Emperyalist tekellerin bu devasa medya gücüne karşı sosyal ağlar üzerinden emekçi halkların mütevazı sesi, her şeye rağmen insanlığa umut veriyor. Latin dünyasında yükselen seslerden biri, bu emperyalist saldırganlık ve yalanlara karşı “Kuzey Kore’yi Destekliyorum (Yo Apoyo A Corea del Notre)” diyor.
Emperyalistler, Kuzey Kore'nin ciddi bir ekonomik yoksulluğu olduğunu ve ülkenin kaos ve sefalet içinde yüzdüğüne dair propaganda haberleri yaparken, insanlar, bol ağaçlı parklarda oynayan çocukların, ailelerin olduğu videoları yayımlayıp, “açlıktan ağaçları kemiren Kuzey Koreliler” diye emperyalist propagandayla dalga geçiyorlar.
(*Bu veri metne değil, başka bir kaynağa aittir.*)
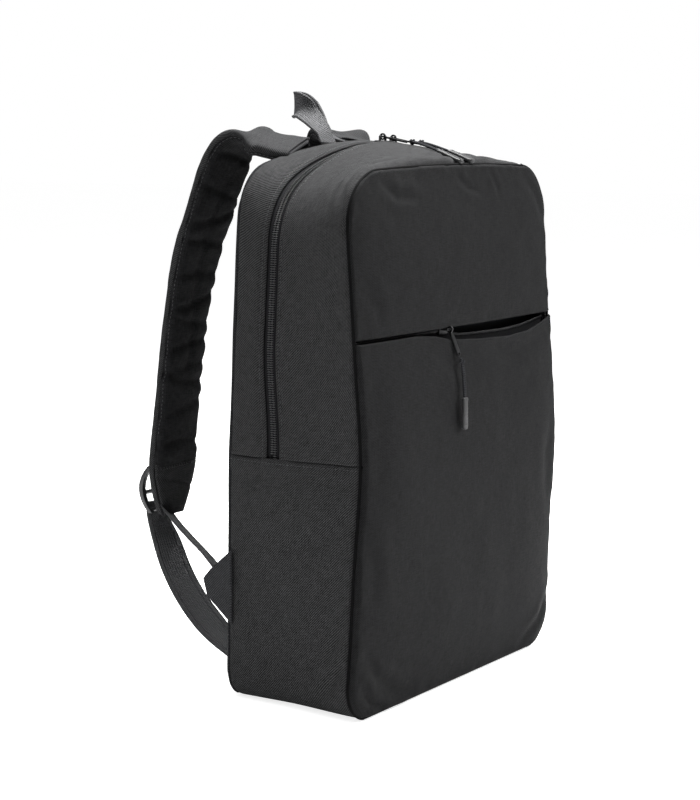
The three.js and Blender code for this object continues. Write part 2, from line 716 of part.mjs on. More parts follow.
// ---- Shoulder straps (drawn for the left, mirrored for the right) ----
// Near the top the line is placed by the strap's inner edge, which leaves the handle clear.
const strapTop = [[21, 62.5, 439], [26, 76, 444.5], [33, 91, 444], [39, 104, 434.5]].map(
  ([inner, y, z]) => [-(inner + strapWidth / 2), y, z]);
const strapLine = [...strapTop, [-74, 115, 415], [-77, 127, 386], [-77.5, 138, 358], [-78, 147, 328],
  [-78, 154, 298], [-78, 160, 264], [-78, 165, 228], [-78, 169, 195], [-78, 172, 163], [-78, 174.5, 128]];
const strapAcross = [[1, 0, 0.11], [1, 0, 0.08], [1, 0.02, 0.04], [1, 0.04, 0], [1, 0.08, 0], [1, 0.1, 0],
  [1, 0.1, 0], [1, 0.1, 0], [1, 0.1, 0], [1, 0.1, 0], [1, 0.1, 0], [1, 0.08, 0], [1, 0.04, 0], [1, 0, 0]];
const strapCount = 24;
const strapFrames = frameAlong(strapLine, strapAcross, strapCount);
const strapLength = new THREE.CatmullRomCurve3(strapLine.map((p) => new THREE.Vector3(...p))).getLength();

const frontFace = foamWall / 2 + gap + skinWall;

function strapHalfAt(index) {
  const left = strapLength * (1 - index / strapCount);
  const share = THREE.MathUtils.smoothstep(left, 0, strapTaper);
  return lerp(strapEndWidth, strapWidth, Math.sqrt(share)) / 2;
}

function strapLayer(out0, out1, first = 0, last = strapCount, trim = 0) {
  const rows = strapFrames.map((frame, i) => ({ frame, half: strapHalfAt(i) - trim })).slice(first, last + 1);
  const face = (out) => rows.map(({ frame, half }) => [-1, 0, 1].map((u) => placed(frame, u * half, out)));
  return slab(face(out0), face(out1));
}

// The binding runs down one edge of the strap, round its end and up the other edge.
function strapBinding() {
  const route = [];
  for (let i = 0; i <= strapCount; i += 1) route.push({ frame: strapFrames[i], v: -strapHalfAt(i), s: 0 });
  for (let i = strapCount; i >= 0; i -= 1) route.push({ frame: strapFrames[i], v: strapHalfAt(i), s: 0 });
  const last = strapCount;
  const edge = (offset) => route.map(({ frame, v }, k) => {
    const atEnd = k === last || k === last + 1;
    const across = v + Math.sign(v) * offset;
    return [-frontFace, frontFace].map((out) => {
      const point = placed(frame, across, out);
      return atEnd ? point.addScaledVector(frame.tangent, offset) : point;
    });
  });
  return slab(edge(gap + bindingWall), edge(gap));
}

function ladderLockGeometry() {
  const { width, height, rail, wall, bar, bow } = lock;
  // The side view is a bowed rail, hanging from its top bar at the origin.
  const profile = new THREE.Shape();
  const outer = new THREE.QuadraticBezierCurve(
    new THREE.Vector2(-wall / 2, bar / 2), new THREE.Vector2(2 * bow + wall, -height / 2 + bar / 2),
    new THREE.Vector2(-wall / 2, -height + bar / 2),
  );
  const points = outer.getPoints(8);
  const back = points.map((p) => new THREE.Vector2(p.x + wall, p.y)).reverse();
  profile.setFromPoints([...points, ...back]);
  const rails = [-1, 1].map((side) => {
    const geometry = alongX(profile, rail);
    geometry.translate(side * (width - rail) / 2, 0, 0);
    return geometry;
  });
  const bowAt = (z) => {
    const t = (bar / 2 - z) / height;
    return 2 * t * (1 - t) * (2 * bow + wall) - (wall / 2) * (t * t + (1 - t) * (1 - t)) + wall / 2;
  };
  const bars = [0, -height * 0.55, -height + bar].map((z) => {
    const geometry = new THREE.CylinderGeometry(bar / 2, bar / 2, width - rail, 12);
    geometry.rotateZ(Math.PI / 2);
    geometry.translate(0, bowAt(z), z);
    return geometry;
  });
  const whole = joined([...rails, ...bars]);
  whole.translate(0, -bowAt(0), 0);
  return whole;
}

const lockPivot = [-78, 184.6, 166];

// The loop is webbing sewn to the strap's outer face, folded round the lock's top bar.
function lockLoopGeometry() {
  const hole = lock.bar / 2 + 0.5;
  const outer = hole + webWall;
  const ring = new THREE.Shape(circle(outer, 18));
  ring.holes.push(new THREE.Path(circle(hole, 18)));
  const eye = alongX(ring, webWidth - 3);
  const strapSlope = 0.083;
  const tail = new THREE.Shape();
  tail.moveTo(-outer, 0);
  tail.lineTo(-outer + webWall, 0);
  tail.lineTo(-outer + webWall - strapSlope * loopSewn, loopSewn);
  tail.lineTo(-outer - strapSlope * loopSewn, loopSewn);
  return joined([eye, alongX(tail, webWidth - 3)]);
}

// The wing is sewn along the rear seam of the lower band and stands out behind it.
const wing = { low: 62, high: 122, wall: 3.6, reach: 22, lap: 6 };
const wingX = footRearHalf + gap + wing.wall / 2;

function wingGeometry() {
  const outline = new THREE.Shape();
  const tip = rearY + wing.reach;
  outline.moveTo(rearY - wing.lap, wing.high);
  outline.lineTo(rearY - wing.lap, wing.low);
  outline.lineTo(tip - 4, wing.low + 20);
  outline.lineTo(tip, wing.low + 34);
  outline.lineTo(tip - 7, wing.low + 42);
  return alongX(outline, wing.wall);
}

// The tight webbing ends in front of the free end, further off the wider they are.
const webLead = webWidth / 2 - 3.8;
const loadLine = [[-149, 84.6, 97], [-138, 100, 101], [-121, 122, 107], [-104, 145, 113],
  [-89, 174.7 - webLead, 118.5], [-80, 188.2 - webLead, 121.8]];
const loadAcross = [[0, -0.3, 0.95], [0.2, -0.3, 0.9], [0.4, -0.3, 0.85], [0.6, -0.3, 0.7], [0.85, -0.2, 0.4],
  [1, -0.1, 0.1]];
const tailLine = [[-79, 188.2, 124.8], [-79.5, 185.2, 114], [-80, 180.8, 104], [-80, 177, 94], [-80, 172.8, 83],
  [-80, 167, 71], [-80, 160, 59.5], [-80, 151, 48], [-80, 141, 38], [-80, 130, 29], [-80, 119, 21.5],
  [-80, 108, 15], [-80, 98, 9.8], [-80, 89, 5.8], [-80, 80.5, 2.8]];

function flatSection(width, wall) {
  const shape = new THREE.Shape();
  shape.moveTo(-width / 2, -wall / 4);
  shape.lineTo(-width / 2 + wall, -wall / 2);
  shape.lineTo(width / 2 - wall, -wall / 2);
  shape.lineTo(width / 2, -wall / 4);
  shape.lineTo(width / 2, wall / 4);
  shape.lineTo(width / 2 - wall, wall / 2);
  shape.lineTo(-width / 2 + wall, wall / 2);
  shape.lineTo(-width / 2, wall / 4);
  return shape;
}

function buildStraps() {
  const foamHalf = foamWall / 2;
  const strapPieces = {
    strap_outer: [strapLayer(-frontFace, -foamHalf - gap), 'twill'],
    strap_foam: [strapLayer(-foamHalf, foamHalf, 1, strapCount - 1, 1), 'foam'],
    strap_lining: [strapLayer(foamHalf + gap, frontFace), 'mesh'],
    strap_binding: [strapBinding(), 'twill'],
    strap_end_cap: [strapLayer(frontFace + gap, frontFace + gap + skinWall,
      strapCount - Math.round(strapCap / strapLength * strapCount)), 'twill'],
    load_webbing: [ribbon(loadLine, loadAcross, webWidth - 1, webWall, 14), 'webbing'],
    tail_webbing: [tubeAlong(tailLine, flatSection(webWidth, webWall), 24), 'webbing'],
  };
  const placedPieces = {
    lock_loop: [lockLoopGeometry(), 'webbing', lockPivot],
    ladder_lock: [ladderLockGeometry(), 'plastic', lockPivot],
    strap_wing: [wingGeometry(), 'twill', [-wingX, 0, 0]],
  };
  for (const [name, [geometry, finish, place]] of Object.entries(placedPieces)) {
    geometry.translate(...place);
    strapPieces[name] = [geometry, finish];
  }
  for (const [name, [geometry, finish]] of Object.entries(strapPieces)) {
    addPart(`${name}_left`, geometry, finish);
    addPart(`${name}_right`, mirrored(geometry), finish);
  }
}

buildBands();
buildFront();
buildBack();
buildSleeve();
buildMainZip();
buildMainPulls();
buildPocketZip();
buildHandle();
buildStraps();

export default backpack;
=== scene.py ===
"""School backpack: the visual model, laid out as a Blender add-on that also runs as a script."""
import math

import bmesh
import bpy
import numpy as np
from bpy.props import FloatProperty, FloatVectorProperty, IntProperty, PointerProperty
from mathutils import Matrix, Vector


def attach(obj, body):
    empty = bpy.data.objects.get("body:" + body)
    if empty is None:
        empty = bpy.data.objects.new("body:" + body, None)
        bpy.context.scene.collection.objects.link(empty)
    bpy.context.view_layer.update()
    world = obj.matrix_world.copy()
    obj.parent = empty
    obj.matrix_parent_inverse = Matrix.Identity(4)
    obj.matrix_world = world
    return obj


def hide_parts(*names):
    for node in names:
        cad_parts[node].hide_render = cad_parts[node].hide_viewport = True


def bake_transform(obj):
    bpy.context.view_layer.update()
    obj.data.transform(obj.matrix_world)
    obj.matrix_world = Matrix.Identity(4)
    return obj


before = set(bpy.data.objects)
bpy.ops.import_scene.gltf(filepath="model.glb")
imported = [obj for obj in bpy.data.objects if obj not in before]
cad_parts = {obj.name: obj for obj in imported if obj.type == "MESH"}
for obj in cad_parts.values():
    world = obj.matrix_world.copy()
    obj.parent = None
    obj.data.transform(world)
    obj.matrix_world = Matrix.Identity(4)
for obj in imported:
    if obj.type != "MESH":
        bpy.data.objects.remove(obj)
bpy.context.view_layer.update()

bl_info = {
    "name": "School Backpack",
    "version": (1, 0, 0),
    "blender": (4, 5, 0),
    "location": "3D View > Sidebar > Backpack",
    "description": "Builds the cloth, zips, webbing and straps of a school backpack",
    "category": "Object",
}

SIDES = (("left", -1), ("right", 1))

# ---- Outline of the bag, in metres: one section at the front seam, the zip and the rear seam ----
FRONT_Y, ZIP_Y, REAR_Y = -0.060, 0.017, 0.060
BAND_SEAM = 0.197
SLIT_Z, SLIT_HALF = 0.291, 0.0013
SLOT_HALF = 0.006
CROWN_RADIUS, CROWN_TOP = 0.205, 0.4385
# Least heights of the front cloth and of the dark cord along its seam, which is painted shade of the seam
# groove, so that neither reaches below the floor
PANEL_LOWEST, SEAM_LOWEST = 0.0022, 0.0013
SECTIONS = (
    dict(y=FRONT_Y, top=0.421, bend=1 / 2.5, corner=0.042, lean=0.5,
         half=0.154, foot=0.157, foot_corner=0.030),
    dict(y=ZIP_Y, top=CROWN_TOP, bend=1 / CROWN_RADIUS, corner=0.062, lean=4.5,
         half=0.150, foot=0.154, foot_corner=0.026),
    dict(y=REAR_Y, top=0.434, bend=1 / 0.420, corner=0.044, lean=4.5,
         half=0.147, foot=0.151, foot_corner=0.022),
)


def between(y, key):
    a, b, c = SECTIONS
    return (a[key] * (y - b["y"]) * (y - c["y"]) / ((a["y"] - b["y"]) * (a["y"] - c["y"]))
            + b[key] * (y - a["y"]) * (y - c["y"]) / ((b["y"] - a["y"]) * (b["y"] - c["y"]))
            + c[key] * (y - a["y"]) * (y - b["y"]) / ((c["y"] - a["y"]) * (c["y"] - b["y"])))


def outline_at(y):
    shape = {key: between(y, key) for key in ("top", "corner", "half", "foot", "foot_corner")}
    shape["radius"] = 1 / between(y, "bend")
    shape["lean"] = lean = math.radians(between(y, "lean"))
    radius, corner = shape["radius"], shape["corner"]

    def corner_end(angle):
        x = (radius - corner) * math.sin(angle) + corner * math.cos(lean)
        z = shape["top"] - radius + (radius - corner) * math.cos(angle) + corner * math.sin(lean)
        return x, z

    low, high = 0.0, math.pi / 3
    for _ in range(50):
        middle = (low + high) / 2
        x, z = corner_end(middle)
        if x + math.tan(lean) * (z - BAND_SEAM) < shape["half"]:
            low = middle
        else:
            high = middle
    shape.update(y=y, angle=low, end=corner_end(low))
    shape["corner_top"] = shape["top"] - radius * (1 - math.cos(low))
    return shape


SIDE_ROWS, CORNER_ROWS, CROWN_ROWS = 92, 36, 110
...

Emperyalist yalan ve demagojiyi, kara propagandayı altüst etmeye yetmez elbette bu mütevazı çabalar. Yapacağımız daha güçlü propaganda ve bilgilendirmeler de sınırlı bir etkiye sahip olacak. Buna hiç kuşku yok. Fakat gerçekleri tüm gücümüzle emekçilere ulaştırma çabamızdan hiç vazgeçmeyeceğiz. Sesimizi ve yüreğimizi Kore Demokratik Halk Cumhuriyeti'nin onurlu emekçilerinin ses ve yüreklerine katacak, emperyalist saldırganlığa karşı her yerde gerçekleri haykıracağız. Sosyalist Kore'ye ve tüm ezilen emekçilere en büyük desteğimiz ise, bu topraklarda başarılmış bir devrim olacak. Emperyalist saldırganlığı ve yalanları ancak bu yolla boşa çıkarmış olacağız. Gerçek enternasyonalist dayanışma ancak bu şekilde hakiki anlamına kavuşacak. Dünya işçi sınıfının bir parçası olduğumuzun bilinciyle hareket edecek ve kapitalist sistem zincirini Türkiye ve Kürdistan halkasından kıracağız!